URP 513– Quantitative Methods for Planning
Course No.: 20674
Department: Urban and Regional Planning
Semester: 2018 Fall
Location: Hayes Hall – 106
Meeting Day(s): Monday
Meeting Time: 3:00 PM - 5:40 PM
This course is an advanced empirical methods course for graduate students in planning, policy, geography, economics, or related fields. For many graduate students, the first research project of their academic career can be challenging. At first, it may be difficult to apply theoretic models students have learned to real world projects. The objectives of this course are to facilitate the practical application of the methods students have been taught in previous basic method courses and introduce students to the empirical applications most widely used in social science research.
This course consists of three topics: linear and binary logit regression models, dummy-combined regression models and matrix calculation using input-output (IO) models. To achieve learning these models, this class applies the learned concepts empirically, emphasizing the use of MS-Excel. In the linear and logit regression models, students will learn how to run various models and predict a simulated situation based on the current data sets and conditions. Using the dummy-combined models, students will learn periodical regression models with limited observations, focusing on economic condition changes and its impacts using Excel. Finally, exposed to IO models, students are expected to apply BEA’s Social Account Matrix or other IO models and methods for their own economic projects. It is usually useful to be applied for estimating indirect and total economic impacts, based on direct impacts calculated from a researcher using the regression models learned previously.
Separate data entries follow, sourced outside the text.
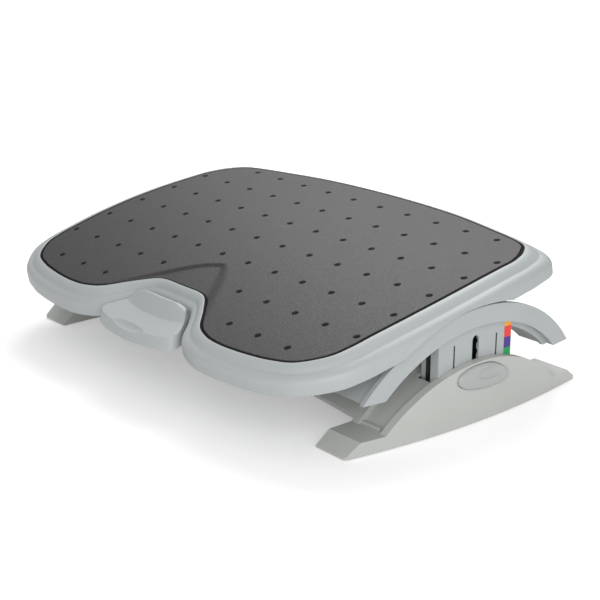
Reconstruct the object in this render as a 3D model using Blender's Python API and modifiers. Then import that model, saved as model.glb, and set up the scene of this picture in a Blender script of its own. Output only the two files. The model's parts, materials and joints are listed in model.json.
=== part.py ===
"""Desk footrest: a tilting foot platform on a lift frame that stands in a two-footed base.

Metres, +Z up. X runs across the platform, Y from its pedal to its back edge.
The origin is on the floor under the middle of the whole footprint. Base and lift
frame are drawn about the middle of the feet, a little behind it, where STAND is.
Platform pieces are modelled square to the platform, about its tilt axis,
and hang on an empty that stands on that axis and holds the photographed tilt.
"""

import math

import bmesh
import bpy
from mathutils import Matrix, Vector

MM = 0.001
SIDES = {"right": 1, "left": -1}
ENDS = {"front": -1, "rear": 1}
FIT = 0.3 * MM
JOIN = 0.5 * MM
WALL = 3 * MM
BEYOND = 300 * MM
WELD = 0.0005 * MM
FLAT_ANGLE = 0.4

# How far the middle of the feet lies behind the origin
STAND_Y = 28.4 * MM

# Tilt axis and the pose that is shown
AXIS_HEIGHT = -64 * MM
TILT = math.radians(10.356)
HEIGHT_STEP = 11.1 * MM
HEIGHT_STOPS = 4

# Base: two feet and the vault between them
FOOT_END = 160 * MM
FOOT_INNER_X = 221 * MM
FOOT_OUTER_X = 276.7 * MM
FOOT_BOW = 8.6 * MM
BOW_SPAN = 120 * MM
FOOT_BOTTOM = 0.8 * MM
FOOT_EDGE_TOP = 2.7 * MM
BLOCK_END = 143.5 * MM
BLOCK_TOP = 14.6 * MM
FOOT_CORNER = 4 * MM
FOOT_EDGE = 0.9 * MM
HUMP_TOP = 62.6 * MM
HUMP_HALF = 115.9 * MM
VAULT_THICKNESS = 3 * MM
VAULT_SHORT = 2.5 * MM
VAULT_BOW = 7 * MM
LIP = 8.5 * MM
RIB_OUTER_X = 230 * MM
TUNNEL_DEPTH = 6 * MM
TUNNEL_SHORT = 6.4 * MM
TUNNEL_END = 1.1 * MM
RIDGE_WIDTH = 2.5 * MM
RIDGE_HEIGHT = 2.6 * MM
RIDGE_END_X = 254.5 * MM
WELL_GAP = 0.6 * MM
BOSS_X = 243 * MM
BOSS_RADIUS = 4.5 * MM
COVER_TOP = 4.8 * MM
COVER_SHORT = 7.2 * MM
PAD_X = 241 * MM
PAD_SIZE = (22 * MM, 16 * MM)
PAD_FROM_END = 17 * MM
PAD_Y = FOOT_END - PAD_FROM_END
PAD_SEAT = 2.9 * MM
BOSS_FROM_PAD = 13 * MM
BOSS_Y = PAD_Y - BOSS_FROM_PAD
POST_X = (252 * MM, 257 * MM)
POST_HALF = 44 * MM
POST_TOP = 54 * MM
SPRING_SEAT = (4 * MM, 3.8 * MM)

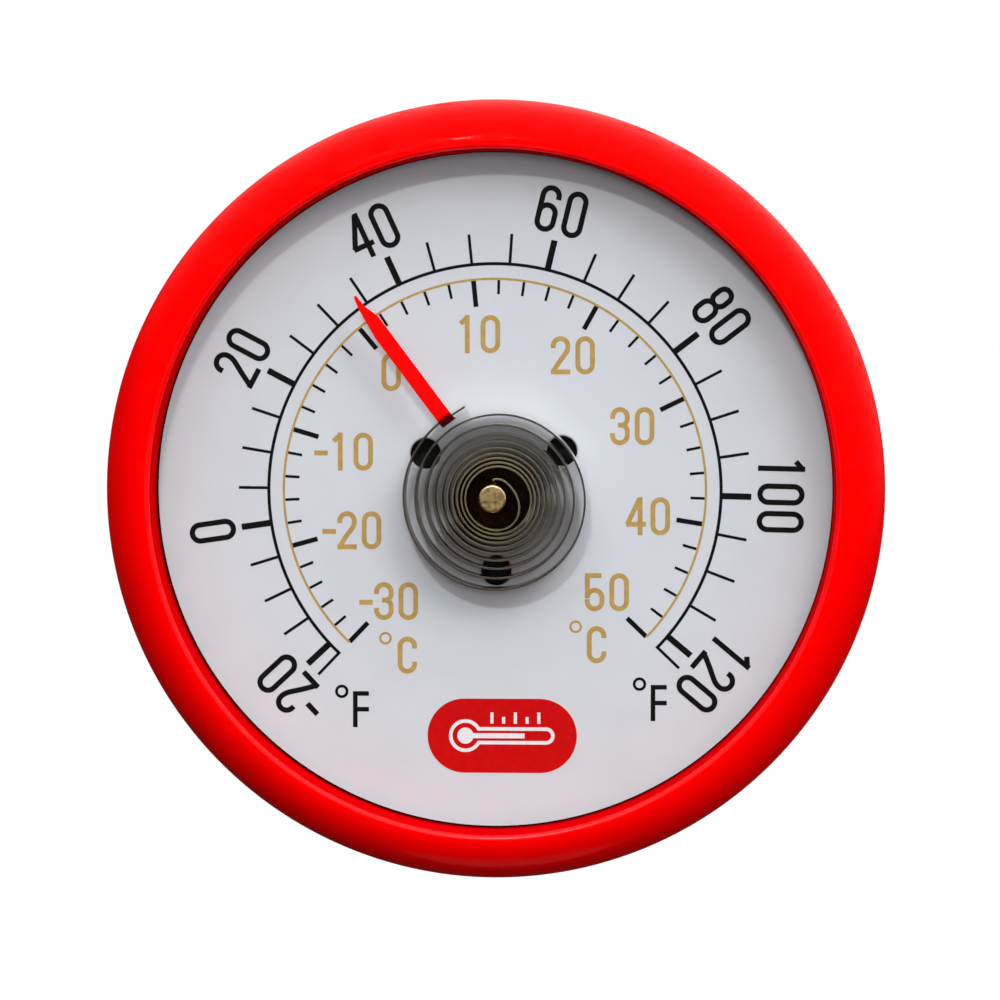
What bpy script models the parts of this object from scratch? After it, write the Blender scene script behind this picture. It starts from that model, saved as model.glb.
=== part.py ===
"""Wall dial thermometer: a bimetal coil turns a pointer over a 6 inch dial in a moulded ring.

Every sub-part is modelled in the dial's own frame and parented to the empty dial_frame, which turns
that frame upright. In the dial's frame +X is right, +Y is up the dial and +Z comes out of the wall
towards the reader, with z = 0 on the wall. In the world +X is right, +Z is up and the reader stands
at -Y. The world's origin is where the shank of the wall screw carries the keyhole, on the wall.
"""

import math

import bmesh
import bpy
from mathutils import Matrix, Vector

MM = 0.001
GAP = 0.3 * MM                      # air left between pieces that touch

# Where things stand, measured from the wall
HANG_HEIGHT = 50.0 * MM             # keyhole seat above the dial's centre
PAN_BACK_Z = 3.0 * MM
PAN_FLOOR_Z = 5.0 * MM
DIAL_BACK_Z = 9.8 * MM
DIAL_Z = 11.0 * MM                  # the dial's printed face
LENS_Z = 20.1 * MM
CREST_Z = 22.3 * MM                 # foremost point of the ring

# Moulded ring
RING_R = 76.2 * MM
RING_BACK_Z = 5.0 * MM
RING_WALL = 2.3 * MM
CREST_R = 67.4 * MM
SHOULDER_Z = 9.5 * MM               # where the rounded face meets the straight rim
WINDOW_R = 65.9 * MM                # dial that the ring leaves open
LEDGE_R = 66.1 * MM
LENS_R = 66.7 * MM
LENS_GROOVE_R = 67.0 * MM
LIP_R = 66.4 * MM
INNER_SKIN_R = 68.3 * MM
LENS_THICK = 1.5 * MM
LIP_STEP = 0.1 * MM                 # the lip's small steps over the lens and below the crest

# Dial
DIAL_R = 68.3 * MM
VENT_R = 2.95 * MM
VENT_CIRCLE_R = 15.4 * MM
VENT_ANGLES = (31.2, 151.2, 271.2)
VENT_CENTRE = (0.0, -0.3 * MM)
DIAL_HOLE_R = 7.4 * MM              # open round the movement, down to the pan's centre boss

# Rear pan
PAN_R = 66.0 * MM
PAN_INNER_R = 64.0 * MM
PAN_CHAMFER = 1.5 * MM
FLANGE_R = 73.5 * MM
FLANGE_Z = (5.4 * MM, 7.4 * MM)
SEAT_R = 68.0 * MM
SEAT_Z = 9.5 * MM
SLOT_COUNT = 14
SLOT_R = (22.0 * MM, 34.5 * MM)
SLOT_WIDTH = 3.0 * MM

# Screws between pan and ring
CASE_SCREW_ANGLES = (30.0, 150.0, 270.0)
CASE_SCREW_R = 71.0 * MM
BOSS_R = 2.4 * MM
PILOT_R = 1.6 * MM
PILOT_TOP_Z = 15.5 * MM
BOSS_TOP_Z = 17.6 * MM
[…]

The applications covered in this course differ from those in other statistics or econometrics courses. The focus will not be to discuss statistical issues in econometric models, but to learn how to apply the introduced tools to research projects in the social science fields of planning, policy, geography, and economics with secondary empirical datasets. Because most statistics programs provide all computation and results, this course emphasizes understanding the calculation process and interpreting the results appropriately.